[Object modeling scripts]
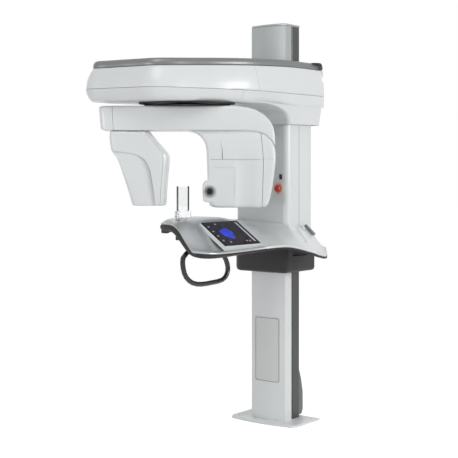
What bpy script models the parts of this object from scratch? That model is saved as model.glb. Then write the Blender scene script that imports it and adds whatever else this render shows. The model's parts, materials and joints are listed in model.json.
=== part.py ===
"""Panoramic x-ray machine: a floor column, a lifting carriage with its overhead unit and console,
and a rotating arm with a tube head and a sensor head. Metres, +Z up, the floor at z = 0 and the
origin under the middle of the floor plate. The console and overhead unit reach out towards -Y."""

from math import atan2, cos, hypot, pi, radians, sin

import bmesh
import bpy
from mathutils import Matrix, Vector

# Clearances
FIT = 0.0003
WALL = 0.004

# Floor plate and column
COLUMN_TOP = 2.300
PLATE_WIDTH = 0.460
PLATE_DEPTH = 0.270
PLATE_THICK = 0.012
PLATE_BOW = 0.022
COLUMN_WIDTH = 0.240
COLUMN_FRONT = -0.060
COLUMN_BOW = 0.015
COVER_REAR = 0.004
FRAME_FRONT = 0.012
FRAME_REAR = 0.090
FRAME_WALL = 0.006
COVER_SPLIT = 1.330
RAIL_BOTTOM = 0.900
RAIL_TOP = 2.060
RAIL_Y = 0.050
RAIL_WIDTH = 0.020
RAIL_DEPTH = 0.012
SCREW_Y = -0.028

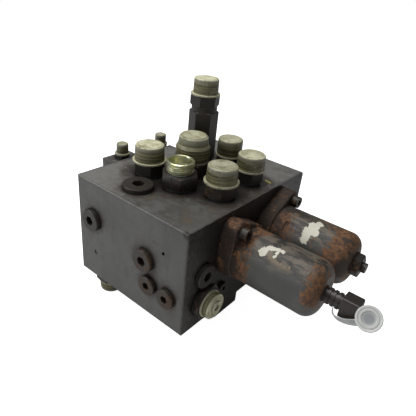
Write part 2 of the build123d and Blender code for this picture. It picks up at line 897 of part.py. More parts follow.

▶ **PROBLEM STATEMENT**
Give a word-for-word copy of the records.

▶ **TASK RESPONSE**
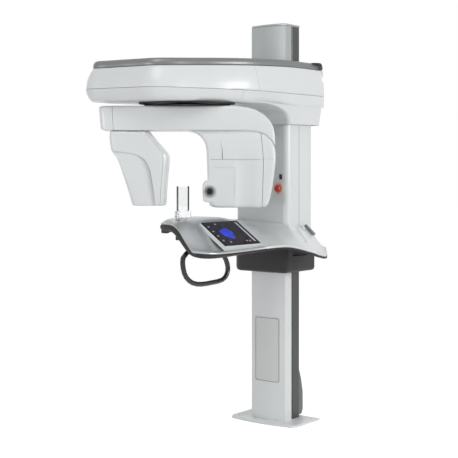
What bpy script models the parts of this object from scratch? That model is saved as model.glb. Then write the Blender scene script that imports it and adds whatever else this render shows. The model's parts, materials and joints are listed in model.json.
=== part.py ===
"""Panoramic x-ray machine: a floor column, a lifting carriage with its overhead unit and console,
and a rotating arm with a tube head and a sensor head. Metres, +Z up, the floor at z = 0 and the
origin under the middle of the floor plate. The console and overhead unit reach out towards -Y."""

from math import atan2, cos, hypot, pi, radians, sin

import bmesh
import bpy
from mathutils import Matrix, Vector

# Clearances
FIT = 0.0003
WALL = 0.004

# Floor plate and column
COLUMN_TOP = 2.300
PLATE_WIDTH = 0.460
PLATE_DEPTH = 0.270
PLATE_THICK = 0.012
PLATE_BOW = 0.022
COLUMN_WIDTH = 0.240
COLUMN_FRONT = -0.060
COLUMN_BOW = 0.015
COVER_REAR = 0.004
FRAME_FRONT = 0.012
FRAME_REAR = 0.090
FRAME_WALL = 0.006
COVER_SPLIT = 1.330
RAIL_BOTTOM = 0.900
RAIL_TOP = 2.060
RAIL_Y = 0.050
RAIL_WIDTH = 0.020
RAIL_DEPTH = 0.012
SCREW_Y = -0.028

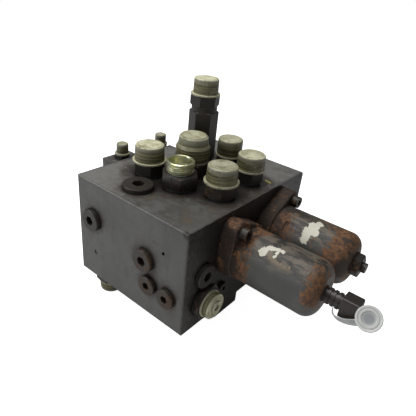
Write part 2 of the build123d and Blender code for this picture. It picks up at line 897 of part.py. More parts follow.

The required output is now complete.